Goodness reiterated the acquittal stance in an April 29 email response to Fr. Jim Connell of the Milwaukee archdiocese, a canon lawyer and abuse victims’ advocate. A day after reading The Star-Ledger report, Connell wrote to Archbishop Gerhard Müller, prefect for the Vatican’s Congregation for the Doctrine of the Faith, seeking clarity in the matter.
The email, also sent to Myers, Milwaukee Archbishop Jerome Listecki, the U.S. bishops’ conference, and several media outlets, posed three questions: Did the memorandum and Fugee’s confession warrant enough evidence for the congregation to review the case? Did Myers report the case to them, as well as all pertinent documents, including the memorandum and Fugee’s 2001 deposition that included his confession to the abuse? And, if not, will Myers face a church penal process?

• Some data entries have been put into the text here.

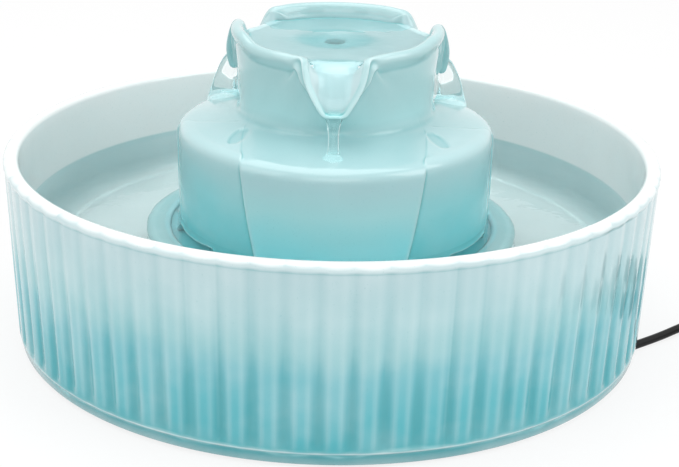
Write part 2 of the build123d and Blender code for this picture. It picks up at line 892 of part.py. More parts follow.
def report_cord(name, radii, tube):
    """Print a lead's bends, and its length worked back from its volume."""
    length = tube.volume / (pi * cord_radius**2)
    print(name, "bends", [round(value, 1) for value in radii], "length", round(length, 1))


def lead_tube(points, radii):
    """A round lead swept along straight runs joined by tangent arcs."""
    with BuildPart() as tube:
        with BuildLine() as route:
            FilletPolyline(*points, radius=radii)
        with BuildSketch(Plane(origin=route.line @ 0, z_dir=route.line % 0)):
            Circle(cord_radius)
        sweep(path=route.line)
    return tube.part


# the two bends beside the stopper leave its bore straight
inner_radii = cord_radii(inner_points)
inner_radii[4] = min(inner_radii[4], lead_high - boss_top - stopper_flange - bend_room)
inner_radii[5] = min(inner_radii[5], stopper_seat - cord_radius - bend_room)
lead_inner = lead_tube(inner_points, inner_radii)
save(lead_inner, "lead_inner")
report_cord("lead_inner", inner_radii, lead_inner)

free_radii = cord_radii(free_points)
lead_free = lead_tube(free_points, free_radii)
save(lead_free, "lead_free")
report_cord("lead_free", free_radii, lead_free)

relief_face = Plane(origin=(cord_outlet_x, pump_back, cord_outlet), z_dir=(0, 1, 0))
with BuildPart() as pump_cord_relief:
    with BuildSketch(relief_face):
        Circle(relief_radius)
    with BuildSketch(relief_face.offset(relief_length)):
        Circle(cord_radius + relief_end_wall)
    loft()
    with BuildSketch(relief_face):
        Circle(cord_radius)
    extrude(amount=relief_length, mode=Mode.SUBTRACT)
save(pump_cord_relief.part, "pump_cord_relief")

# stored coil: the lead runs onto its outer turn and off again to the plug
coil_half_width = coil_columns * cord_radius
coil_height = coil_layers * cord_diameter
coil_outer_turn = coil_turn_radius + coil_half_width - cord_radius
top_level = coil_level + (coil_layers - 1) * cord_diameter
arrive = (Vector(free_points[-1]) - Vector(free_points[-2])).normalized()
arrive_at = Vector(free_points[-1]) + arrive * stub_length
coil_above = arrive_at + Vector(arrive.Y, -arrive.X) * coil_outer_turn
coil_middle = Vector(coil_above.X, coil_above.Y, 0)
leave = Vector(0, -1).rotate(Axis.Z, leave_angle)
leave_radial = Vector(1, 0).rotate(Axis.Z, leave_angle)
leave_at = coil_middle + leave_radial * coil_outer_turn + Vector(0, 0, top_level)

with BuildPart() as lead_coil:
    with BuildSketch(Plane(origin=coil_middle, x_dir=(1, 0, 0), z_dir=(0, -1, 0))):
        with Locations((coil_turn_radius, tie_thickness + coil_height / 2)):
            RectangleRounded(2 * coil_half_width, coil_height, coil_rounding * cord_radius)
    revolve(axis=Axis(coil_middle, (0, 0, 1)))
    with BuildSketch(Plane(origin=arrive_at, z_dir=-arrive)):
        Circle(cord_radius)
    extrude(amount=stub_length)
    with BuildSketch(Plane(origin=leave_at, z_dir=leave)):
        Circle(cord_radius)
    extrude(amount=stub_length)
save(lead_coil.part, "lead_coil")

tie_radial = Vector(1, 0).rotate(Axis.Z, tie_angle)
tie_middle = coil_middle + tie_radial * coil_turn_radius
with BuildPart() as coil_tie:
    with BuildSketch(Plane(origin=tie_middle, x_dir=tie_radial)):
        Rectangle(2 * (coil_half_width + tie_thickness + tie_slack), tie_width)
    extrude(amount=coil_height + 2 * tie_thickness)
    add(lead_coil.part, mode=Mode.SUBTRACT)
save(coil_tie.part, "coil_tie")

tail_start = leave_at + leave * stub_length
tail_drop = Vector(0, 0, plug_thickness / 2 - top_level)
tail_points = [
    tuple(tail_start),
    tuple(tail_start + leave * 6),
    tuple(tail_start + leave * 13 + tail_drop),
    tuple(tail_start + leave * 19 + tail_drop),
]
tail_radii = cord_radii(tail_points)
lead_tail = lead_tube(tail_points, tail_radii)
save(lead_tail, "lead_tail")
report_cord("lead_tail", tail_radii, lead_tail)

# ======================================================================== plug
plug_face = Plane(origin=tail_points[-1], x_dir=leave_radial, z_dir=leave)
plug_shoulder = plug_face.offset(relief_length)
plug_nose = plug_face.offset(relief_length + plug_length)
shell_bore_width = shell_width - 2 * shell_wall
shell_bore_height = shell_thickness - 2 * shell_wall

with BuildPart() as plug_body:
    with BuildSketch(plug_face):
        Circle(cord_radius + relief_end_wall)
    with BuildSketch(plug_shoulder):
        Circle(relief_radius)
    loft()
    with BuildSketch(plug_shoulder):
        RectangleRounded(plug_width, plug_thickness, plug_edge)
    extrude(amount=plug_length)
save(plug_body.part, "plug_body")

with BuildPart() as plug_shell:
    with BuildSketch(plug_nose):
        Rectangle(shell_width, shell_thickness)
        Rectangle(shell_bore_width, shell_bore_height, mode=Mode.SUBTRACT)
    extrude(amount=shell_length)
save(plug_shell.part, "plug_shell")

with BuildPart() as plug_tongue:
    with BuildSketch(plug_nose):
        with Locations((0, (shell_bore_height - tongue_thickness) / 2)):
            Rectangle(shell_bore_width, tongue_thickness)
    extrude(amount=shell_length - tongue_setback)
save(plug_tongue.part, "plug_tongue")
print("coil middle", coil_middle, "plug end", plug_nose.origin + leave * shell_length)
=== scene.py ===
import math

import bpy
import numpy
from mathutils import Matrix, Vector, noise


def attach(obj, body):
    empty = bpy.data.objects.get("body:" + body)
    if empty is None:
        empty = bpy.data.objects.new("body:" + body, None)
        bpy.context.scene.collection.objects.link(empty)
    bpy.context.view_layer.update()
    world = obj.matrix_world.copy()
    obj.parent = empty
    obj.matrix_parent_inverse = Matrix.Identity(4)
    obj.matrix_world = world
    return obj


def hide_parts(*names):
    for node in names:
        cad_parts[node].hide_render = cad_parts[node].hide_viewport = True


# Pet water fountain: a fluted ceramic bowl, a ceramic dome with three pouring
# spouts on a ceramic tier, water, and a pump with its low-voltage lead.
# Shapes are written in millimetres and turned into metres as they are made.

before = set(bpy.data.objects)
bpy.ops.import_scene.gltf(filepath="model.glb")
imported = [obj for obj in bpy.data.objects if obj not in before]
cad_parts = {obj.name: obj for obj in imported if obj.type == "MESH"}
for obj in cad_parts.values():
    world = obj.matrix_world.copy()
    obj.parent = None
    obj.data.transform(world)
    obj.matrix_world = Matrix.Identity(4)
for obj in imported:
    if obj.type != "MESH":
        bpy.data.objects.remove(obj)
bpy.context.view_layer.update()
mm = 0.001


# ------------------------------------------------------------------ shop tools
def put_down():
    """Nothing selected, nothing in edit mode."""
    if bpy.context.object and bpy.context.object.mode != "OBJECT":
        bpy.ops.object.mode_set(mode="OBJECT")
    bpy.ops.object.select_all(action="DESELECT")


def pick_up(piece):
    put_down()
    piece.select_set(True)
    bpy.context.view_layer.objects.active = piece


def label(name):
    piece = bpy.context.object
    piece.name = name
    piece.data.name = name
    return piece


def settle(piece):
    """The piece's place and turn go into its mesh, and its faces point outwards."""
    pick_up(piece)
    bpy.ops.object.transform_apply(location=True, rotation=True, scale=True)
    bpy.ops.object.mode_set(mode="EDIT")
    bpy.ops.mesh.select_all(action="SELECT")
    bpy.ops.mesh.remove_doubles(threshold=0.002 * mm)
    bpy.ops.mesh.normals_make_consistent(inside=False)
    bpy.ops.object.mode_set(mode="OBJECT")


def apply_modifier(piece, kind, **settings):
    pick_up(piece)
    bpy.ops.object.modifier_add(type=kind)
    modifier = piece.modifiers[-1]
    for name, value in settings.items():
        setattr(modifier, name, value)
    bpy.ops.object.modifier_apply(modifier=modifier.name)


def carve(piece, operation, blank):
    """Joins a blank to the piece or cuts it out, and throws the blank away."""
    apply_modifier(piece, "BOOLEAN", operation=operation, object=blank, solver="EXACT")
    bpy.data.objects.remove(blank)


def smooth(piece, angle=None):
    pick_up(piece)
    if angle is None:
        bpy.ops.object.shade_smooth()
    else:
        bpy.ops.object.shade_smooth_by_angle(angle=math.radians(angle))


def dress(piece, material):
    piece.data.materials.clear()
    piece.data.materials.append(material)


def turned(name, section, steps, middle=(0, 0), start=0.0, closed=True):
    """A section of (radius, height) drawn point by point and spun about the upright."""
    put_down()
    along = Vector((math.cos(start), math.sin(start), 0))
    points = [along * (radius * mm) + Vector((0, 0, height * mm)) for radius, height in section]
    bpy.ops.mesh.primitive_plane_add(size=mm)
    piece = label(name)
    bpy.ops.object.mode_set(mode="EDIT")
    bpy.ops.mesh.select_all(action="SELECT")
    bpy.ops.mesh.merge(type="CENTER")
    bpy.ops.transform.translate(value=points[0])
    for before, here in zip(points, points[1:]):
        bpy.ops.mesh.extrude_region_move(TRANSFORM_OT_translate={"value": here - before})
    if closed and section[0][0] > 0:
        bpy.ops.mesh.extrude_region_move(TRANSFORM_OT_translate={"value": points[0] - points[-1]})
    bpy.ops.mesh.select_all(action="SELECT")
    bpy.ops.mesh.spin(steps=steps, angle=math.tau, center=(0, 0, 0), axis=(0, 0, 1))
    bpy.ops.mesh.select_all(action="SELECT")
    bpy.ops.transform.translate(value=(middle[0] * mm, middle[1] * mm, 0))
    bpy.ops.object.mode_set(mode="OBJECT")
    settle(piece)
    return piece


def read_points(piece):
    points = numpy.empty(3 * len(piece.data.vertices))
    piece.data.vertices.foreach_get("co", points)
    return points.reshape(-1, 3)


def write_points(piece, points):
    piece.data.vertices.foreach_set("co", points.ravel())
    piece.data.update()


def radius_of(points):
    return numpy.hypot(points[..., 0], points[..., 1])


def angle_of(points):
    return numpy.degrees(numpy.arctan2(points[..., 1], points[..., 0]))


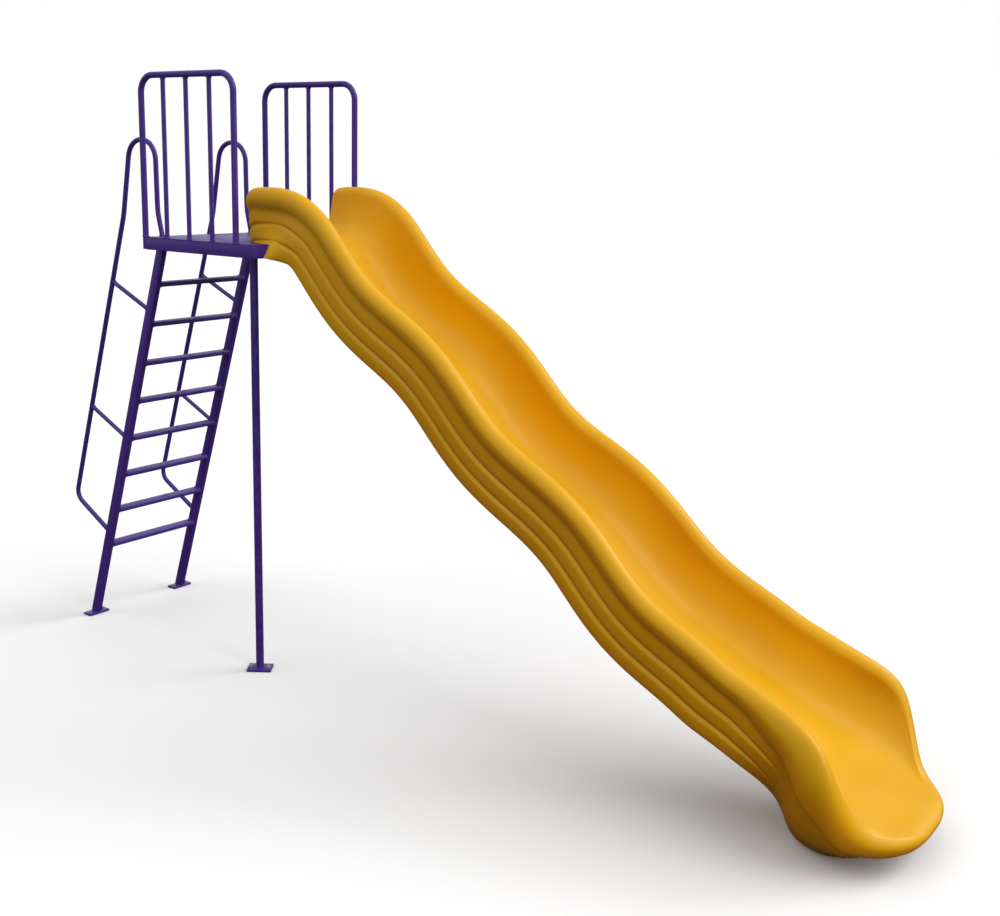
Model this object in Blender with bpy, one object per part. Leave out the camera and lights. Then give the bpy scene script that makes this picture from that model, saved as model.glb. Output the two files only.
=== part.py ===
"""Wave playground slide: a moulded wave chute on a painted tube ladder and deck.

Metres, +Z up. The slide runs along +X, -Y is the side with the single post,
and the ground is z = 0. Lengths below are measured from the ladder side edge
of the deck; ORIGIN_X then moves the whole slide over the middle of its box.
"""
import math

import bmesh
import bpy
from mathutils import Vector

# Placement
ORIGIN_X = 1.3111
GAP = 0.0003

# Deck
DECK_TOP = 1.830
DECK_LENGTH = 0.650
DECK_HALF = 0.364
PLATE_THICK = 0.003
BEAM_DEEP = 0.050
BEAM_THICK = 0.025
CROSS_BEAM_THICK = 0.040
CROSS_BEAM_X = 0.523

# Ladder
LADDER_HALF = 0.2575
STRINGER_DEEP = 0.046
STRINGER_THICK = 0.025
STRINGER_FOOT_X = -0.5902
STRINGER_RUN = 0.319
TREAD_COUNT = 8
TREAD_FIRST_Z = 0.3664
TREAD_PITCH = 0.1788
TREAD_DEEP = 0.055
TREAD_THICK = 0.020

# Feet and post
FOOT_THICK = 0.010
LADDER_FOOT_LONG = 0.052
LADDER_FOOT_WIDE = 0.110
POST_FOOT_LONG = 0.104
POST_FOOT_WIDE = 0.078
POST_FOOT_TURN = math.radians(36.0)
POST_X = 0.5231
POST_Y = -0.2485
POST_RADIUS = 0.01685

# Guard rails over the two sides of the deck
GUARD_HALF = 0.350
GUARD_BACK_X = -0.0131
GUARD_FRONT_X = 0.531
GUARD_TOP = 2.481
GUARD_RADIUS = 0.0127
GUARD_CORNER = 0.070
GUARD_LEG_FOOT_Z = 1.778
BAR_RADIUS = 0.0095
BAR_COUNT = 3

# Handrails beside the ladder
RAIL_RADIUS = 0.011
STRUT_RADIUS = 0.0095
RAIL_BEND = 0.085
RAIL_PATH = [
    (-0.0195, 1.8303, 0.0),
    (-0.0440, 1.9300, 0.25),
    (-0.0480, 2.2270, RAIL_BEND),
    (-0.2100, 2.2270, RAIL_BEND),
    (-0.2700, 1.9050, 0.30),
    (-0.6960, 0.5680, 0.055),
    (-0.4740, 0.4400, 0.0),
]
STRUTS = [(1.611, 1.508), (1.022, 0.912)]

# Chute: a wave on a slope that eases towards the ground. The slope is set by a
# point on it, its angle there and how much it hollows; sections stand square to it
SLOPE_X = 0.750
SLOPE_Z = 1.883
SLOPE_ANGLE = 0.7006
SLOPE_HOLLOW = 0.0227
WAVE_HEIGHT = 0.0221
WAVE_LENGTH = 0.7962
WAVE_START = 0.085
WAVE_END = 2.360
SECTIONS_PER_WAVE = 12
CREST_ABOVE = 0.144
EDGE_BELOW = 0.129
FLOOR_DEPTH = 0.215
BEAD_RADIUS = 0.036
BEAD_SHARE = 0.290

# On the deck: crest x, z and skirt blend; what would reach below the deck's top
# is cut off flat
ENTRANCE_HIGH = 0.275
ENTRANCE_FLOOR = 1.850
ENTRANCE_SKIRT = 0.360
SEAT_STEP = 0.003
ENTRANCE = [
    (0.523, 2.034, 0.00),
    (0.530, 2.043, 0.00),
    (0.555, 2.050, 0.08),
    (0.605, 2.052, 0.35),
    (0.6500, 2.052, 0.60),
    (0.6506, 2.052, 0.60),
]

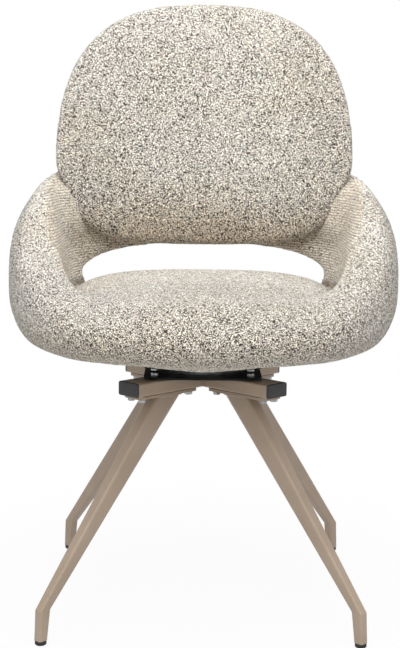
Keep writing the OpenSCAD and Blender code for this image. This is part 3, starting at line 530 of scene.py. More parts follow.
# %% Sizes of the bolts, in millimetres
BOLT_AF, BOLT_HEAD, BOLT_D, BOLT_SIDES = 10, 4, 6, 24
WASHER_D, WASHER_T = 12, 1.2
BOLT_GAP, BOLT_IN, BOLT_OUT = 22, 40, 131
SWIVEL_T, SWIVEL_GAP, BOLT_SQUARE = 3, 13, 136
NUT_H, TAIL, SEAT_SHANK = 5, 2, 21.8
leg_shank = PLATE_T + TUBE_WALL + NUT_H + TAIL
plate_shank = SWIVEL_T + TUBE_WALL + NUT_H + TAIL
plate_top = TUBE_Z + TUBE_H + SWIVEL_T
print("shanks", leg_shank, plate_shank, SEAT_SHANK, "mm")


# %% One bolt, as rings of points
def wrap_rings(shape, rings):
    """Faces between rings of points and over the first and the last ring."""
    rows = [[shape.verts.new(Vector(p) * MM) for p in ring] for ring in rings]
    for low, high in zip(rows, rows[1:]):
        for k in range(len(low)):
            after = (k + 1) % len(low)
            shape.faces.new((low[k], low[after], high[after], high[k]))
    shape.faces.new(rows[0])
    shape.faces.new(rows[-1])


def bolt_ring(radius, z, hexagon=False):
    """A ring of the bolt, cut to the flats of its hexagon where that is asked for."""
    ring = []
    for k in range(BOLT_SIDES):
        angle = 2 * math.pi * k / BOLT_SIDES
        turn = (angle + math.pi / 6) % (math.pi / 3) - math.pi / 6
        r = min(BOLT_AF / 2 / math.cos(turn), radius) if hexagon else radius
        ring.append((r * math.cos(angle), r * math.sin(angle), z))
    return ring


def bolt_mesh(name, shank):
    """A hexagon bolt with its washer, head up, standing on z = 0."""
    corner, washer, flat = BOLT_AF / 2 / math.cos(math.pi / 6), WASHER_D / 2, BOLT_AF / 2
    top = WASHER_T + BOLT_HEAD
    shape = bmesh.new()
    wrap_rings(shape, [bolt_ring(*sizes) for sizes in (
        (BOLT_D / 2, -shank), (BOLT_D / 2, 0.05), (washer - 0.2, 0), (washer, 0.2),
        (washer, WASHER_T - 0.2), (washer - 0.2, WASHER_T), (flat - 0.3, WASHER_T),
        (flat - 0.2, WASHER_T + 0.3), (corner, WASHER_T + 0.35, True), (corner, top - 0.8, True),
        (flat - 0.1, top - 0.25), (flat - 0.6, top), (flat - 1.6, top - 0.15))])
    return closed_mesh(name, shape, zinc_plate)


# %% Bolts at every hole
def bolts_on(name, places, shank, heads_down=False):
    """Instances one bolt on a row of places and returns the plain piece."""
    tree, start = new_group(name + "_group", ["Turn"])
    source = bpy.data.objects.new(name + "_one", bolt_mesh(name + "_one", shank))
    bolt = add_node(tree, "GeometryNodeObjectInfo", Object=source).outputs["Geometry"]
    turn = add_node(tree, "ShaderNodeCombineXYZ", X=start["Turn"])
    copies = add_node(tree, "GeometryNodeInstanceOnPoints", start["Geometry"], Instance=bolt,
                      Rotation=turn)
    spin = add_node(tree, "FunctionNodeRandomValue", 0.0, math.pi / 3, data_type="FLOAT", Seed=7)
    about = add_node(tree, "ShaderNodeCombineXYZ", Z=spin)
    copies = add_node(tree, "GeometryNodeRotateInstances", copies, Rotation=about)
    close_group(tree, copies, zinc_plate)
    points = bpy.data.meshes.new(name)
    points.from_pydata([tuple(c * MM for c in p) for p in places], [], [])
    piece = run_group(name, points, tree, {"Turn": math.pi if heads_down else 0.0})
    bpy.data.objects.remove(source)
    return piece


def corner_places(z):
    """The four holes of the swivel's square."""
    half = BOLT_SQUARE / 2
    return [(x, y, z) for x in (-half, half) for y in (-half, half)]


leg_places = [(reach * math.cos(angle) - side * math.sin(angle),
               reach * math.sin(angle) + side * math.cos(angle), TUBE_Z - PLATE_T)
              for angle in LEG_ANGLES for reach in (BOLT_IN, BOLT_OUT)
              for side in (-BOLT_GAP / 2, BOLT_GAP / 2)]
put(bolts_on("leg_bolts_dressed", leg_places, leg_shank, True), "base", "zinc_steel", "leg_bolts")
put(bolts_on("plate_bolts_dressed", corner_places(plate_top), plate_shank),
    "base", "zinc_steel", "lower_plate_bolts")
put(bolts_on("seat_bolts_dressed", corner_places(plate_top + SWIVEL_GAP), SEAT_SHANK, True),
    "seat", "zinc_steel", "seat_bolts")

# %% [markdown]
# The tube ends are closed by moulded caps. Such a cap has a flange with rounded edges and a
# slightly domed face, and the plug behind it grips inside the tube.

# %% End caps
CAP_T, CAP_PLUG, CAP_EDGE, CAP_DOME = 3.5, 6, 1.0, 0.6
CORNER_STEPS = 5


def rounded_ring(width, height, radius):
    """Points round a rectangle with rounded corners, in the plane of the tube's end."""
    ring = []
    for quarter, (sx, sy) in enumerate(((1, 1), (-1, 1), (-1, -1), (1, -1))):
        for k in range(CORNER_STEPS + 1):
            angle = math.pi / 2 * (quarter + k / CORNER_STEPS)
            ring.append((sx * (width / 2 - radius) + radius * math.cos(angle),
                         sy * (height / 2 - radius) + radius * math.sin(angle)))
    return ring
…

Responding on behalf of Myers, Goodness said the archbishop, after an investigation by the Archdiocesan Review Board, sent all information to the congregation, including all court documents and interviews and other materials gathered by the review board.
“The Congregation subsequently, after a complete review of the materials, concurred that there was no sexual abuse and that Fr. Fugee could return to ministry,” Goodness said in his reply to Connell.
It calls into question the effectiveness of the criminal justice system in curtailing clerical offenders, if Church officials are just going to dismiss legal findings and agreements designed to prevent sex offenders from re-offending.
For decades bishops actively protected sex offenders from prosecution and the Vatican apparently supported that stance. We've made great strides, at least in this country, in requiring bishops to comply with reporting laws. But if bishops, archbishops, cardinals, and other officials, face no serious consequences for these abject failures of leadership, can we really trust the process? It looks none to promising. If Myers is penalized, maybe I'll feel differently, but I'm not holding my breath.